Pomóż w rozwoju naszego portalu
Agresywnie czy bezpiecznie?
O tym, że programy inwestycyjne są różne, tak jak ludzie, którzy z nich korzystają, nie trzeba przekonywać. Generalnie można je podzielić, ze względu na proponowany profil inwestycji
(TFI może inwestować w depozyty, papiery wartościowe: bony skarbowe, pieniężne, komercyjne, krótkoterminowe kredyty, obligacje, akcje) oraz dostępność dla klientów: otwarte, zamknięte, mieszane.
Nim program inwestycyjny ze swoją ofertą wejdzie na rynek, Komisja Papierów Wartościowych i Giełdy, musi zatwierdzić jego statut, w którym m.in. procentowo podaje
się w co będą inwestowane pieniądze klientów: jeśli akcje - to jakiego sektora gospodarki, ile wynosi opłata manipulacyjna towarzystwa (koszty zarządzania). I tak z doświadczenia
inwestorów wynika, że fundusze lokujące głównie w bony skarbowe związane są z minimalnym ryzykiem (na nich można stosunkowo najmniej zarobić - na poziomie procentowym najlepszych
lokat bankowych). Niewielkie ryzyko związane jest z inwestowaniem w obligacje skarbowe i papiery wierzycielskie. Z kolei fundusze o wysokim ryzyku
lokują w akcje i prawa majątkowe - tu zarówno możliwość zyskania jak i stracenia jest znacznie większa.
Po ile?
Ci, którzy na dobre zainteresują się jak dobrze lokować swoje pieniądze w fundusze, mogą całymi godzinami śledzić tabele z ich wynikami finansowymi, publikowane na łamach prasy i na
stronach internetowych TFI.
I tak przeciętny Kowalski, który otrzymał swoją 13 pensję w wysokości 1500 zł może zainwestować ją w określony fundusz lub kilka funduszy np. otwartych. Za wspomnianą
kwotę, pomniejszoną o opłatę manipulacyjną (0-5% w zależności od funduszu) kupuje jednostki uczestnictwa w danym funduszu, które są wyceniane w każdym dniu
odbywania się sesji na Warszawskiej Giełdzie Papierów Wartościowych. I tak załóżmy, że za kwotę 1450 zł kupił 15 jednostek uczestnictwa, które w większości funduszy otwartych
rynku pieniężnego w każdej chwili może z powrotem sprzedać. Mechanizm jest prosty - kupić jak najtaniej, sprzedać jak najdrożej.

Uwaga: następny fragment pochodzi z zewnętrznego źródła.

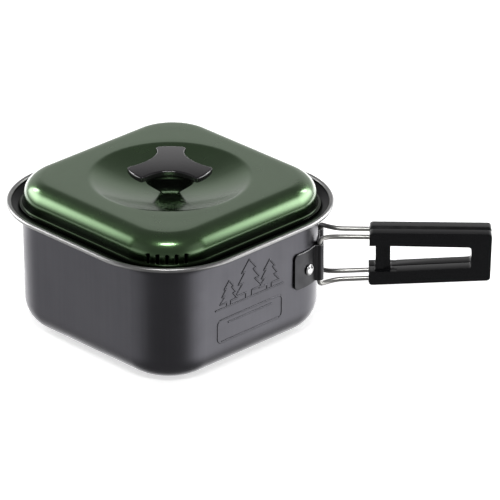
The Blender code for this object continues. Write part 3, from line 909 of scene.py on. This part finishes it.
def knobRing(outline, share, height):
    ring = []
    for angle, reach in outline:
        radius = share * reach
        level = height + knob["crown"] * (1 - (radius / knob["wing"]) ** 2)
        ring.append(around(radius, angle, level))
    return ring


def makeKnob():
    directions = [angle for angle, _ in plateOutline(0)]
    rise = plateBottom - knobLow.z
    stations = []
    for share, flat, corner in stemGrowth:
        size = (knob["footFlat"] * flat, knob["footCorner"] * corner)
        stations.append(Vector((size[0], size[1], knobLow.z + rise * share)))
    smooth = throughPoints(stations, 6)
    foot = smooth[0]
    rings = []
    for inset, lift in ((0.0005, 0), (0.0002, 0.0001), (0, 0.0004)):
        size = (foot.x - inset, foot.y - inset)
        rings.append([(angle, stemRadius(angle, *size), knobLow.z + lift) for angle in directions])
    for flat, corner, height in smooth[1:]:
        rings.append([(angle, stemRadius(angle, flat, corner), height) for angle in directions])
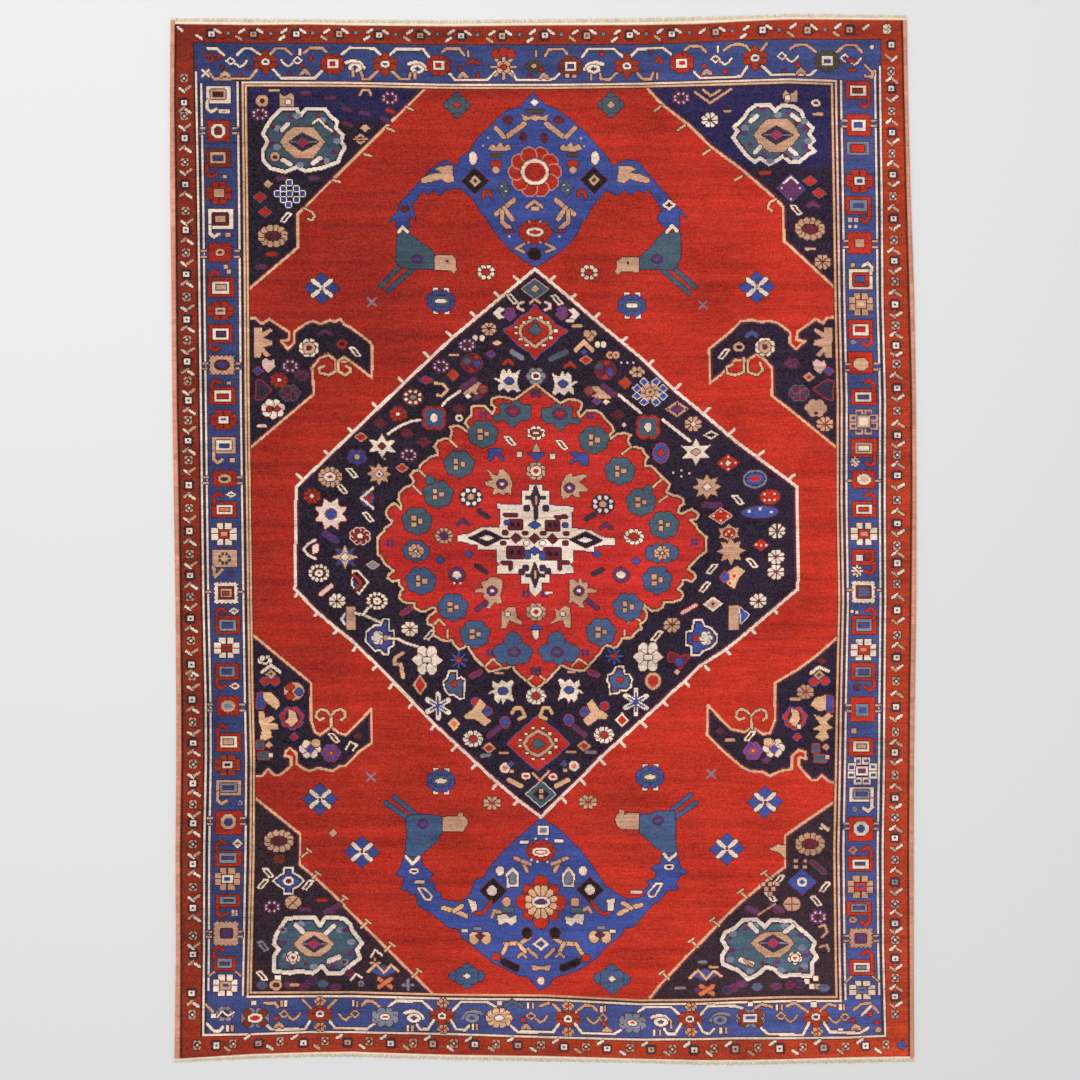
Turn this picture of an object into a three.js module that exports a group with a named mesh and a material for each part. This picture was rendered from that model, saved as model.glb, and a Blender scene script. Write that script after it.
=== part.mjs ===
// A hand-knotted wool rug of the Kazak kind, lying flat: one thick pile field, a wrapped edge cord
// down each side and a strip of short cut fringe across each end.
// Millimetres, +Z up, the underside at z = 0, the rug's upper end towards +Y.
import * as THREE from 'three';

// Driving sizes: the box that the lying rug just fills
const RUG_LENGTH = 3000;
const RUG_WIDTH = 2130;

// Field: foundation and pile together
const PILE_HEIGHT = 9;
const SWELL_HEIGHT = 0.5;
const SWELL_LENGTH = 860;
const SWELL_WIDTH = 610;

// Old fold lines: the rug was kept folded in four across its width
const CREASE_PLACES = [-RUG_WIDTH / 4, RUG_WIDTH / 4];
const CREASE_DEPTH = 1.3;
const CREASE_REACH = 24;

// Edge cords: yarn wrapped over the outermost warps
const CORD_WIDTH = 13.5;
const CORD_HEIGHT = 8.2;
const CORD_WALL = 0.35;

// Ends: an overcast strip that holds the roots of the cut warps
const STRIP_DEPTH = 8;
const STRIP_HEIGHT = 5;
const LOCK_LENGTH = 10.5;
const LOCK_SPREAD = 3.2;
const LOCK_COUNT = 84;
const LOCK_TIP_SHARE = 0.62;
const LOCK_LEAN = 2.6;
const LOCK_ROOT_HEIGHT = 3.6;
const LOCK_TIP_HEIGHT = 1.6;

// Clearance between neighbouring pieces
const GAP = 0.3;

// Mesh density
const COLUMN_STEP = 150;
const ROW_STEP = 110;

// How far the left and right edges fall inside the box, at heights measured from the rug's middle
const SIDE_DRIFT = [
  { at: -1483, left: 13.4, right: 7.7 },
  { at: -1142, left: 17.7, right: 8.5 },
  { at: -857, left: 16.2, right: 8.5 },
  { at: -572, left: 19.0, right: 7.1 },
  { at: -287, left: 18.2, right: 2.0 },
  { at: -2, left: 13.4, right: 0.0 },
  { at: 283, left: 9.0, right: 1.4 },
  { at: 568, left: 4.8, right: 2.8 },
  { at: 767, left: 4.8, right: 10.0 },
  { at: 967, left: 1.4, right: 17.0 },
  { at: 1195, left: 0.0, right: 23.4 },
  { at: 1366, left: 0.6, right: 28.0 },
  { at: 1491, left: 3.0, right: 28.5 },
];

// How far the upper and lower ends fall inside the box, at places measured from the rug's middle
const END_DRIFT = [
  { at: -1060, upper: 12.5, lower: 6.6 },
  { at: -906, upper: 11.4, lower: 14.2 },
  { at: -764, upper: 15.4, lower: 21.4 },
  { at: -579, upper: 17.0, lower: 25.0 },
  { at: -351, upper: 18.2, lower: 15.7 },
  { at: -123, upper: 18.2, lower: 14.8 },
  { at: 48, upper: 15.4, lower: 10.0 },
  { at: 276, upper: 12.5, lower: 10.0 },
  { at: 447, upper: 8.3, lower: 1.4 },
  { at: 618, upper: 4.0, lower: 0.0 },
  { at: 732, upper: 0.0, lower: 5.7 },
  { at: 874, upper: 1.7, lower: 5.7 },
  { at: 1056, upper: 6.0, lower: 10.0 },
];

const HALF_LENGTH = RUG_LENGTH / 2;
const HALF_WIDTH = RUG_WIDTH / 2;
const END_DEPTH = STRIP_DEPTH + LOCK_LENGTH;
const FIELD_SIDE = HALF_WIDTH - CORD_WIDTH - GAP;
const FIELD_END = HALF_LENGTH - END_DEPTH - GAP;
const LOCK_PITCH = RUG_WIDTH / LOCK_COUNT;

const wool = new THREE.MeshStandardMaterial({ color: 0xa8352a, roughness: 0.95, metalness: 0 });
const wrapping = new THREE.MeshStandardMaterial({ color: 0xd2876a, roughness: 0.9, metalness: 0 });
const warps = new THREE.MeshStandardMaterial({ color: 0xe4cdb2, roughness: 0.9, metalness: 0 });

// Even stops from low to high, no further apart than step
function stops(low, high, step) {
  const count = Math.ceil((high - low) / step);
  return Array.from({ length: count + 1 }, (_, i) => THREE.MathUtils.lerp(low, high, i / count));
}

// Field columns: even stops between the folds, with closer ones across each fold
function fieldColumns() {
  const edges = [-FIELD_SIDE, ...CREASE_PLACES, FIELD_SIDE];
  const columns = [-FIELD_SIDE, FIELD_SIDE];
  CREASE_PLACES.forEach((fold) => {
    columns.push(...[-2, -1, 0, 1, 2].map((steps) => fold + steps * CREASE_REACH));
  });
  for (let i = 1; i < edges.length; i += 1) {
    const from = edges[i - 1] + (i > 1 ? 2 * CREASE_REACH : 0);
    const to = edges[i] - (i < edges.length - 1 ? 2 * CREASE_REACH : 0);
    columns.push(...stops(from, to, COLUMN_STEP).slice(1, -1));
  }
  return columns.sort((a, b) => a - b);
}

const COLUMNS = fieldColumns();
const ROWS = stops(-FIELD_END, FIELD_END, ROW_STEP);

// Reads one edge's drift at a place, going from row to row with the given ease
function driftAt(table, edge, place, ease) {
  const next = table.findIndex((row) => row.at >= place);
  if (next <= 0) {
    return table[next === 0 ? 0 : table.length - 1][edge];
  }
  const share = ease((place - table[next - 1].at) / (table[next].at - table[next - 1].at));
  return THREE.MathUtils.lerp(table[next - 1][edge], table[next][edge], share);
}

// The drift at each of the field's stops, so that neighbouring pieces share the same straight steps
function atStops(table, edges, places) {
  const ease = (share) => THREE.MathUtils.smoothstep(share, 0, 1);
  return places.map((at) => {
    const drifts = edges.map((edge) => [edge, driftAt(table, edge, at, ease)]);
    return { at, ...Object.fromEntries(drifts) };
  });
}

const SIDE_STEPS = atStops(SIDE_DRIFT, ['left', 'right'], ROWS);
const END_STEPS = atStops(END_DRIFT, ['lower', 'upper'], COLUMNS);

// Moves a point of the straight rectangle to where the drifting edges carry it
function lie(x, y) {
  const straight = (share) => share;
  const across = x / RUG_WIDTH + 0.5;
  const along = y / RUG_LENGTH + 0.5;
  const left = driftAt(SIDE_STEPS, 'left', y, straight) * (1 - across);
  const right = driftAt(SIDE_STEPS, 'right', y, straight) * across;
  const lower = driftAt(END_STEPS, 'lower', x, straight) * (1 - along);
  const upper = driftAt(END_STEPS, 'upper', x, straight) * along;
  return new THREE.Vector2(x + left - right, y + lower - upper);
}

// A slab over rows of corners, lowest row first: flat below, its upper face as high as each corner says
function slab(corners) {
  const columnSteps = corners[0].length - 1;
  const rowSteps = corners.length - 1;
  const geometry = new THREE.BoxGeometry(1, 1, 1, columnSteps, rowSteps, 1);
  const points = geometry.attributes.position;
  for (let i = 0; i < points.count; i += 1) {
    const column = Math.round((points.getX(i) + 0.5) * columnSteps);
    const row = Math.round((points.getY(i) + 0.5) * rowSteps);
    const corner = corners[row][column];
    const place = lie(corner.x, corner.y);
    points.setXYZ(i, place.x, place.y, points.getZ(i) > 0 ? corner.height : 0);
  }
  return geometry;
}

// The field's upper face: a slight swell, and a soft trough along each old fold
function pileTop(x, y) {
  const swell = Math.sin((2 * Math.PI * x) / SWELL_WIDTH) * Math.cos((2 * Math.PI * y) / SWELL_LENGTH);
  const troughs = CREASE_PLACES.map((fold) => Math.exp(-(((x - fold) / CREASE_REACH) ** 2)));
  const sunk = troughs.reduce((total, trough) => total + trough, 0);
  return PILE_HEIGHT + SWELL_HEIGHT * swell - CREASE_DEPTH * sunk;
}

function makeField() {
  return slab(ROWS.map((y) => COLUMNS.map((x) => ({ x, y, height: pileTop(x, y) }))));
}

// A wrapped edge cord: a flat foot and a rounded crown
function makeCord(side) {
  const middle = side * (HALF_WIDTH - CORD_WIDTH / 2);
  const across = [-0.5, -0.32, 0, 0.32, 0.5].map((share) => {
    const height = CORD_HEIGHT * (CORD_WALL + (1 - CORD_WALL) * Math.cos(share * Math.PI));
    return { x: middle + share * CORD_WIDTH, height };
  });
  return slab(ROWS.map((y) => across.map((point) => ({ ...point, y }))));
}

// A number from 0 to 1 that looks random but is the same every time
function scatter(index, stream) {
  const value = Math.sin(index * 12.9898 + stream * 78.233) * 43758.5453;
  return value - Math.floor(value);
}

// What repeats along an end: the notch before a lock and the lock's two tip corners, with the place
// on the strip's inner edge that each is drawn out from
function lockCorners(index, end) {
  const left = -HALF_WIDTH + LOCK_PITCH * index;
  const inset = (LOCK_PITCH * (1 - LOCK_TIP_SHARE)) / 2;
  const lean = LOCK_LEAN * (2 * scatter(index, end + 5) - 1);
  const tip = end * (HALF_LENGTH - LOCK_SPREAD * scatter(index, end + 2));
  const right = left + LOCK_PITCH;
  return [
    { from: left, x: left, y: end * (HALF_LENGTH - LOCK_LENGTH), height: LOCK_ROOT_HEIGHT },
    { from: left + inset, x: left + inset + lean, y: tip, height: LOCK_TIP_HEIGHT },
    { from: right - inset, x: right - inset + lean, y: tip, height: LOCK_TIP_HEIGHT },
  ];
}

// An end strip with its locks, thinning from the strip to the lock tips
function makeFringe(end) {
  const outer = Array.from({ length: LOCK_COUNT }, (_, i) => lockCorners(i, end)).flat();
  outer.push({ ...outer[0], from: HALF_WIDTH, x: HALF_WIDTH });
  const seam = end * (HALF_LENGTH - END_DEPTH);
  const inner = outer.map(({ from }) => ({ x: from, y: seam, height: STRIP_HEIGHT }));
  return slab(end > 0 ? [inner, outer] : [outer, inner]);
}

function addPiece(name, geometry, material) {
  const mesh = new THREE.Mesh(geometry, material);
  mesh.name = name;
  rug.add(mesh);
}

const rug = new THREE.Group();
addPiece('rug_pile', makeField(), wool);
addPiece('selvedge_left', makeCord(-1), wrapping);
addPiece('selvedge_right', makeCord(1), wrapping);
addPiece('fringe_top', makeFringe(1), warps);
addPiece('fringe_bottom', makeFringe(-1), warps);

export default rug;
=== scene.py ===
# A hand-knotted wool rug of the Kazak kind, lying flat: a pile tied knot by knot from a cartoon, a
# wrapped cord down each side, overcast ends with their cut warps, and the warps and wefts inside.
# Metres, +Z up, the underside at z = 0, the rug's upper end towards +Y.
import math
import re

import bmesh
import bpy
import numpy as np
from mathutils import Matrix, Vector


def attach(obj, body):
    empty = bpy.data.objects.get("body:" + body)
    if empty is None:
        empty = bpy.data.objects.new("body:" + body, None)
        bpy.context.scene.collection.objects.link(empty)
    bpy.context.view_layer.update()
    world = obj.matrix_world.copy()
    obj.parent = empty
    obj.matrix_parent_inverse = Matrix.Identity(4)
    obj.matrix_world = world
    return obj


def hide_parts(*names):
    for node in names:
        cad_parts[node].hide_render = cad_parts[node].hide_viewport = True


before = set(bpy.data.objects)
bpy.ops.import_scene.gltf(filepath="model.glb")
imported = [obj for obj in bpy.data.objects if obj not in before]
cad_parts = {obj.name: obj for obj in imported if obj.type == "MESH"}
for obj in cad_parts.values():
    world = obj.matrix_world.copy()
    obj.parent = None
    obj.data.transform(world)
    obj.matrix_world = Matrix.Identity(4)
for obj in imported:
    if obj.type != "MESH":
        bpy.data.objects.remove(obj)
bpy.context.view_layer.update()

# The knots: how wide one is, how many there are, and how thick the rug is
KNOT = 0.002849
COLUMNS, ROWS = 733, 1032
PILE_TOP = 0.009
SWELL = {"height": 0.0005, "width": 0.61, "length": 0.86}
CREASE = {"places": (-0.5325, 0.5325), "depth": 0.0013, "reach": 0.024}

# The cartoon sheet: places on it are in knot widths, from a corner up and left of the rug
SHEET_MIDDLE = (543.15, 539.3)

# The knot columns that keep to a drawn line each: outer edges, pile edges, and the border's outer and
# inner lines. Then where those lines lie across the sheet, from station to station down it.
COLUMN_LINES = (-5, 0, 23, 73, 659, 707, 733, 738)
DOWN = (
    (17, 170.2, 175.0, 194.8, 246.2, 831.4, 879.4, 902.6, 907.0),
    (100, 169.4, 174.4, 196.4, 246.8, 832.2, 880.3, 904.3, 908.3),
    (200, 169.8, 175.6, 198.2, 248.0, 834.0, 881.8, 906.7, 911.0),
    (300, 171.0, 176.3, 199.5, 248.9, 835.6, 882.4, 909.6, 914.7),
    (400, 171.9, 177.0, 200.9, 249.5, 837.8, 885.0, 912.0, 916.2),
    (500, 173.4, 178.9, 202.1, 250.8, 837.6, 884.7, 912.3, 916.7),
    (600, 175.0, 180.2, 203.4, 252.1, 839.3, 885.3, 911.3, 916.7),
    (700, 175.9, 181.4, 205.7, 253.5, 837.1, 884.3, 909.8, 915.2),
    (760, 175.9, 181.7, 205.9, 255.0, 836.1, 884.0, 909.4, 914.3),
    (850, 175.1, 180.3, 204.2, 254.6, 834.3, 882.7, 908.8, 914.0),
    (950, 175.4, 180.7, 204.0, 252.5, 835.6, 883.1, 909.3, 914.0),
    (1063, 174.0, 180.2, 203.0, 249.9, 838.0, 886.0, 909.8, 914.4),
)

# The same for the knot rows: outer end, pile end, the border's outer and inner lines, and back out
ROW_LINES = (-7, 0, 19, 62, 972, 1012, 1032, 1039)
ACROSS = (
    (170, 17.0, 24.0, 43.0, 85.2, 992.8, 1035.5, 1059.3, 1063.6),
    (250, 17.4, 25.1, 43.5, 85.4, 992.5, 1034.3, 1054.0, 1059.6),
    (310, 18.3, 24.4, 43.7, 85.5, 992.3, 1031.9, 1052.1, 1057.8),
    (350, 18.7, 25.4, 43.9, 85.6, 992.2, 1032.2, 1051.6, 1057.6),
    (450, 19.0, 26.4, 45.2, 87.9, 994.8, 1034.0, 1054.7, 1060.6),
    (545, 18.2, 25.4, 45.2, 87.9, 995.4, 1037.2, 1055.9, 1062.4),
    (640, 17.0, 25.2, 44.8, 86.6, 1000.3, 1039.7, 1058.7, 1063.6),
    (700, 15.5, 24.0, 42.6, 85.0, 999.9, 1039.0, 1060.0, 1065.5),
    (740, 14.5, 21.6, 40.6, 83.8, 998.4, 1038.2, 1060.0, 1065.9),
    (790, 12.9, 19.4, 39.6, 82.2, 997.0, 1038.2, 1059.0, 1064.6),
    (850, 13.2, 19.7, 39.8, 84.6, 997.0, 1037.5, 1057.1, 1064.0),
    (917, 14.7, 20.2, 40.2, 85.2, 997.0, 1034.2, 1056.2, 1062.5),
)

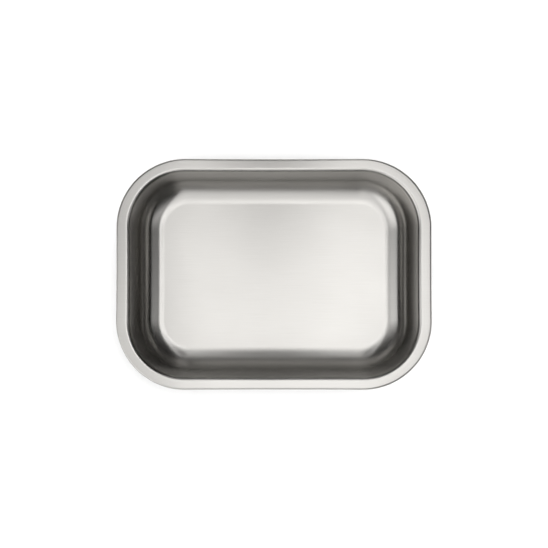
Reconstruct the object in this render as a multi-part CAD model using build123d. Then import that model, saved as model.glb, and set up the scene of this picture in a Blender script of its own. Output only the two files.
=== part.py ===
"""Rectangular instrument dish, deep drawn in one piece from stainless steel sheet.

The frame stands at the middle of the underside: +X runs along the length, +Y along the width
and +Z up out of the mouth. Every size is in millimetres and every angle in degrees.

One section of the sheet, from a corner's upright axis out to the edge rolled under the rim,
makes the whole dish. It is drawn straight along each side and turned through a quarter at each
corner, around a plain flat floor.
"""

import math
import os

from build123d import *

# Overall sizes
LENGTH = 220.0          # over the rim, along X
WIDTH = 161.0           # over the rim, along Y
HEIGHT = 42.0           # from the underside to the top of the rim
CORNER_RADIUS = 48.0    # outer edge of the rim, seen from above

# The sheet and the well
SHEET = 0.7             # thickness of the steel
DRAFT = 7.0             # lean of the walls from upright
FLOOR_FILLET = 16.5     # inside radius where the floor turns up into the wall

# The rim
RIM_WIDTH = 10.0        # from the top of the wall out to the edge of the bead
RIM_BEND = 3.4          # radius on the top side where the wall turns out into the rim
BEAD_RADIUS = 1.4       # outside radius of the edge rolled under the rim
BEAD_GAP = 0.3          # clearance from the cut edge up to the underside of the rim

# What follows from them
QUARTER = 90.0
BEND_TURN = QUARTER - DRAFT
SIN_DRAFT = math.sin(math.radians(DRAFT))
COS_DRAFT = math.cos(math.radians(DRAFT))
BENDS_HEIGHT = (FLOOR_FILLET + RIM_BEND) * (1 - SIN_DRAFT)
WALL_RUN = (HEIGHT - SHEET - BENDS_HEIGHT) / COS_DRAFT
RIM_FLAT = RIM_WIDTH - RIM_BEND * COS_DRAFT - BEAD_RADIUS
FLOOR_REACH = CORNER_RADIUS - RIM_WIDTH - WALL_RUN * SIN_DRAFT - FLOOR_FILLET * COS_DRAFT
EDGE_RISE = math.degrees(math.asin((BEAD_RADIUS - SHEET - BEAD_GAP) / BEAD_RADIUS))
BEAD_TURN = 3 * QUARTER + EDGE_RISE
CORNER_X = LENGTH / 2 - CORNER_RADIUS
CORNER_Y = WIDTH / 2 - CORNER_RADIUS


def skin(depth):
    """One face of the sheet as a chain of lines and arcs, from the corner's axis outwards.

    Depth is how far it lies below the upper face: 0 for that face and SHEET for the underside.
    """
    floor = Line((0, SHEET - depth), (FLOOR_REACH, SHEET - depth))
    fillet = JernArc(floor @ 1, floor % 1, FLOOR_FILLET + depth, BEND_TURN)
    wall = PolarLine(fillet @ 1, WALL_RUN, direction=fillet % 1)
    bend = JernArc(wall @ 1, wall % 1, RIM_BEND - depth, -BEND_TURN)
    rim = PolarLine(bend @ 1, RIM_FLAT, direction=bend % 1)
    bead = JernArc(rim @ 1, rim % 1, BEAD_RADIUS - depth, -BEAD_TURN)
    return [floor, fillet, wall, bend, rim, bead]


def section():
    """The sheet cut through, with X out from the corner's axis and Y up."""
    upper = skin(0)
    under = skin(SHEET)
    at_axis = Line(upper[0] @ 0, under[0] @ 0)
    cut_edge = Line(upper[-1] @ 1, under[-1] @ 1)
    return make_face([*upper, *under, at_axis, cut_edge])


def side_and_corner(cut, reach, run):
    """A side that faces +X, RUN long, and the corner that carries it round to +Y.

    REACH is how far out from the dish's middle the two corners' axes stand.
    """
    side_end = Plane(origin=(reach, run / 2, 0), x_dir=(1, 0, 0), z_dir=(0, -1, 0))
    placed = side_end * cut
    corner_axis = Axis((reach, run / 2, 0), (0, 0, 1))
    return extrude(placed, amount=run) + revolve(placed, corner_axis, QUARTER)


def dish_pan():
    """The whole pressing: floor, four sides, four corners, rim and bead as one sheet."""
    cut = section()
    pan = Box(2 * CORNER_X, 2 * CORNER_Y, SHEET, align=(Align.CENTER, Align.CENTER, Align.MIN))
    for quarter in range(4):
        faces_length = quarter % 2 == 0
        reach, half_run = (CORNER_X, CORNER_Y) if faces_length else (CORNER_Y, CORNER_X)
        pan += Rot(0, 0, quarter * QUARTER) * side_and_corner(cut, reach, 2 * half_run)
    return pan


def main():
    """Write the dish's one piece."""
    os.makedirs("parts", exist_ok=True)
    export_step(dish_pan(), "parts/dish_pan.step")


main()
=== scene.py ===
"""Instrument dish, deep drawn from one sheet of brushed stainless steel.

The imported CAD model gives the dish's place and overall size. This script models the finished
pressing inside that box, gives it its metal, and sets it on a pale table in a small studio.
Lengths are in metres and angles in radians, in the CAD model's own frame: +X along the length,
+Y along the width and +Z up out of the mouth.
"""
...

Nieco inaczej sprawa wygląda z funduszami zamkniętymi, które zamiast jednostek uczestnictwa emitują certyfikaty - można je sprzedać tylko bezpośrednio na Giełdzie Papierów Wartościowych
- zwykle podaje się 2 terminy ich wykupu od inwestorów.
Zielone światło dla firm
Rynek funduszy inwestycyjnych w Polsce do tej pory nie należał do łatwych. Ale od kilkunastu miesięcy sprawa wydaje się przesądzona - na początku br. 12% udział funduszy w oszczędnościach
Polaków, pod koniec roku może zamknąć się kwotą 40 mld zł.
Zielone światło pojawiło się również dla firm. Proponowane zmniejszenie podatku dochodowego od przedsiębiorstw CIT z 27% do 19%, jeszcze bardziej uatrakcyjni tę formę inwestowania pieniędzy
związaną z możliwością odroczenia płatności podatku - sprzedaż jednostek uczestnictwa w funduszach w momencie aż w życie wejdzie, nowa, niższa stawka podatkowa.